Home Paddock, as always, talks sense. She is both a farmer and a proper journalist, so her post on TV One’s lead news story on Sunday night is informed and informative, and there is a vigorous discussion in the comments.

Highly recommended.

UPDATE: more substance from Home Paddock on this non-issue here.

Australian politics

I love Australian elections, especially when I can be there on the night. And Australian politics in general is so much more entertaining than ours, with the all-too-rare exception of a Chris Carter. It is so much nastier, so much more personal, bigger in every way. And the factions! So I was interested to read Caroline Overington’s review in the Spectator of Betrayal: the Underbelly of Australian Labor by Simon Benson. It is a corker. Money quote:
It’s all very bleak and grubby, but the true value of the book is the exploration of how power in NSW is a function of deals done in the backrooms; of men and women of limited talent and less honour swapping seats between each other, and giving others away to friends; putting other mates on boards, at the taxpayer’s expense; rooting each other for a while, and then rooting somebody else. There is a great deal in the book about personal relationships between the main players — where they all met, when and where they’d drink together, and who went out with who, and so forth — and it’s therefore clear that Benson has had to spend a great deal of time with the people who currently are in power in Australia’s most populous state, which makes you think: you poor bastard.
For more up-to-date background on the election, here is a Sydney Morning Herald story about NSW Labor senator Mark Arbib. Money quote:
Here is how one insider ticks off the record: “He has engineered Beazley’s demise, Rudd’s ascension, Rudd’s victory, Rudd’s demise, Gillard’s ascension. He’s always going to be the bloke who is bringing down a leader or making a leader.”

Sunday, August 1, 2010

What I’m reading

1. The new Lloyd Jones novel, Hand Me Down World, which will be published in November. It is brilliant.

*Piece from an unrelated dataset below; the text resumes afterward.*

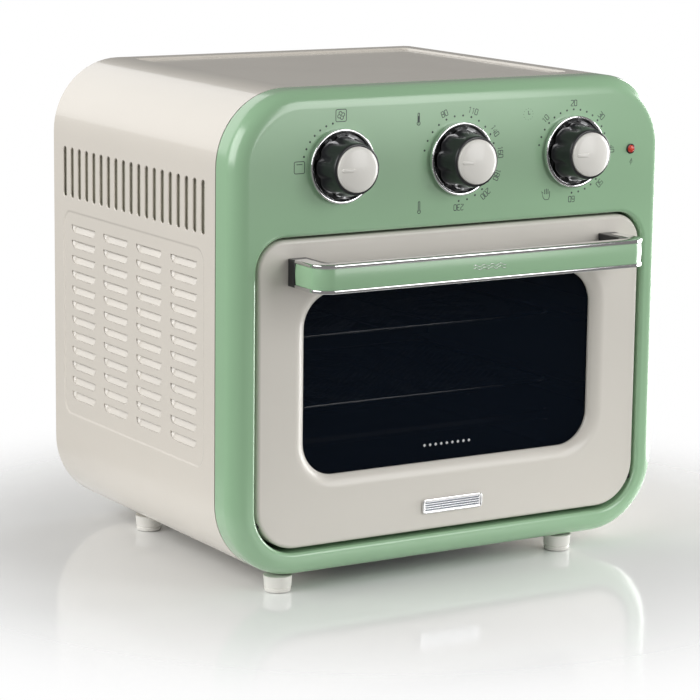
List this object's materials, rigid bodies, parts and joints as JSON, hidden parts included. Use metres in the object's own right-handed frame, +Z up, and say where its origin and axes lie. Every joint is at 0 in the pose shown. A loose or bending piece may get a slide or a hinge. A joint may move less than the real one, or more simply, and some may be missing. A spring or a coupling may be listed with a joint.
{
  "type": "countertop air-fryer oven",
  "caption": "Rounded countertop air-fryer oven with a drop-down glass door, bar handle, round dials, grid racks, crumb tray, top fan and vented steel cabinet.",
  "frame": {"origin": "under the middle of the whole object's box, at the level of the feet's undersides", "axes": "+Z up; the door and knobs face -Y; +X is to the right when facing the front"},
  "size_m": [0.32, 0.2876, 0.3105],
  "materials": {
    "cream_enamel": "semi-gloss baked enamel with a fine orange-peel surface",
    "door_cream": "satin enamel",
    "foot_cream": "satin moulding",
    "cap_cream": "satin moulding",
    "pastel_green": "glossy moulding",
    "chrome": "bright plating",
    "plated_steel": "plain plated sheet",
    "liner_steel": "dull coated sheet",
    "black_plastic": "satin heat-resistant moulding",
    "dark_glass": "dark tinted toughened glass",
    "heater_sheath": "dark heater sheath",
    "white_ceramic": "unglazed ceramic-like insulator",
    "red_lens": "clear red lens"
  },
  "bodies": {
    "cabinet": {"cabinet_wrap": "cream_enamel", "rear_cover": "cream_enamel", "foot_front_left": "foot_cream", "foot_front_right": "foot_cream", "foot_rear_left": "foot_cream", "foot_rear_right": "foot_cream", "front_fascia": "pastel_green", "function_bezel": "chrome", "temperature_bezel": "chrome", "timer_bezel": "chrome", "base_plate": "plated_steel", "front_frame": "plated_steel", "rack_guide_left": "plated_steel", "rack_guide_right": "plated_steel", "thermostat_bulb": "plated_steel", "fan_guard": "plated_steel", "motor_bridge": "plated_steel", "motor_body": "plated_steel", "thermal_cutout": "plated_steel", "hinge_bracket_left": "plated_steel", "hinge_bracket_right": "plated_steel", "temperature_thermostat": "plated_steel", "timer_unit": "plated_steel", "liner_left": "liner_steel", "liner_right": "liner_steel", "liner_top": "liner_steel", "liner_floor": "liner_steel", "liner_back": "liner_steel", "cord_gland": "black_plastic", "pilot_holder": "black_plastic", "heater_top": "heater_sheath", "heater_lower_front": "heater_sheath", "heater_lower_rear": "heater_sheath", "terminal_block": "white_ceramic", "function_switch": "white_ceramic", "pilot_lens": "red_lens"},
    "door": {"door_frame": "door_cream", "door_glass": "dark_glass", "door_inner_panel": "plated_steel", "handle_core": "black_plastic", "handle_trim": "chrome", "handle_insert": "pastel_green", "badge_plate": "chrome", "hinge_pin_left": "plated_steel", "hinge_pin_right": "plated_steel"},
    "function_dial": {"function_knob": "black_plastic", "function_knob_cap": "cap_cream", "function_shaft": "plated_steel"},
    "temperature_dial": {"temperature_knob": "black_plastic", "temperature_knob_cap": "cap_cream", "temperature_shaft": "plated_steel"},
    "timer_dial": {"timer_knob": "black_plastic", "timer_knob_cap": "cap_cream", "timer_shaft": "plated_steel"},
    "upper_shelf": {"upper_rack": "chrome"},
    "lower_shelf": {"lower_rack": "chrome"},
    "tray": {"crumb_tray": "plated_steel"},
    "fan_rotor": {"fan_blade": "plated_steel", "cooling_fan": "plated_steel", "fan_shaft": "plated_steel"}
  },
  "joints": [
    {"name": "door_hinge", "type": "hinge", "parent": "cabinet", "child": "door", "pos_m": [0, -0.10245, 0.04495], "axis": [1, 0, 0], "range_deg": [0, 88]},
    {"name": "function_turn", "type": "hinge", "parent": "cabinet", "child": "function_dial", "pos_m": [-0.086, -0.10735, 0.2638], "axis": [0, 1, 0], "range_deg": [0, 90]},
    {"name": "temperature_turn", "type": "hinge", "parent": "cabinet", "child": "temperature_dial", "pos_m": [0, -0.10735, 0.2638], "axis": [0, 1, 0], "range_deg": [0, 270]},
    {"name": "timer_turn", "type": "hinge", "parent": "cabinet", "child": "timer_dial", "pos_m": [0.086, -0.10735, 0.2638], "axis": [0, 1, 0], "range_deg": [-45, 270]},
    {"name": "fan_spin", "type": "hinge", "parent": "cabinet", "child": "fan_rotor", "pos_m": [0, 0.0198, 0.214], "axis": [0, 0, 1], "continuous": true},
    {"name": "upper_rack_slide", "type": "slide", "parent": "cabinet", "child": "upper_shelf", "axis": [0, -1, 0], "range_m": [0, 0.14]},
    {"name": "lower_rack_slide", "type": "slide", "parent": "cabinet", "child": "lower_shelf", "axis": [0, -1, 0], "range_m": [0, 0.14]},
    {"name": "crumb_tray_slide", "type": "slide", "parent": "cabinet", "child": "tray", "axis": [0, -1, 0], "range_m": [0, 0.03]}
  ],
  "couplings": [
    {"joint": "upper_rack_slide", "follows": "door_hinge", "m_per_rad": 0.09},
    {"joint": "lower_rack_slide", "follows": "door_hinge", "m_per_rad": 0.09},
    {"joint": "crumb_tray_slide", "follows": "door_hinge", "m_per_rad": 0.018}
  ]
}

2. The Sunday Star-Times story on happiness and how to get there. It is good, and so is this interview at the excellent Five Books with Jonathan Haidt on the same subject.

3. On the other hand, the SST’s foreign coverage – the equivalent of one full page, must have been done on Friday. The lead story is about Chelsea Clinton’s wedding – does anyone in New Zealand really care? – and there is a much smaller story about the Australian election campaign saying that Labor and the Coalition are level-pegging. Wrong. The latest Herald/Nielsen poll came out on Saturday with the Coalition on 52% on two-party-preferred basis and Labor on 48%:
This represents a 6 percentage point two-party swing against the government since the last Herald poll a week ago, and a 4.7 point two-party swing against the government since the last election.
The weird thing is that the SST is published by Fairfax, which publishes the Age and the Sydney Morning Herald, but the SST story was from the Guardian. Yes, the one in England. You’d think Fairfax’s New Zealand staff would occasionally glance at Fairfax’s Australian papers.

4. BK Drinkwater is back blogging. Good.

5. And so is Chris Bourke. At least, that’s what he promises.

6. The Fundy Post is in fine form here.

7. Home Paddock has a crack at Andrew Little and his hat collection.

8. The Periodic Table of Swearing. Click on the image to enlarge to a readable size.

9. Some words I didn’t know (everything apart from philtrum, to be honest), some of them useful. I am glad to make the acquaintance of glabella.

10. Christina Lau at Princeton University Press describes the development of the book cover for Australian economist John Quiggin’s new book Zombie Economics: how dead ideas still walk among us. (Via Crooked Timber.)

11. Finally, Chad Taylor has a fascinating post about Brian Clemens, the writer behind The Avengers – you know, Steed, Mrs Peel, Honor Blackman. I haven’t seen his Hammer Horror movie Dr Jekyll & Sister Hyde (Chad calls it “pleasantly disquieting”) but now I really want to.

Sentence of the day

From Dim-Post on the glory that is Chris Carter:
Also, if Carter’s partner steps down as Te Atatu electorate chairman the headline should be ‘Kaiser abdicates’.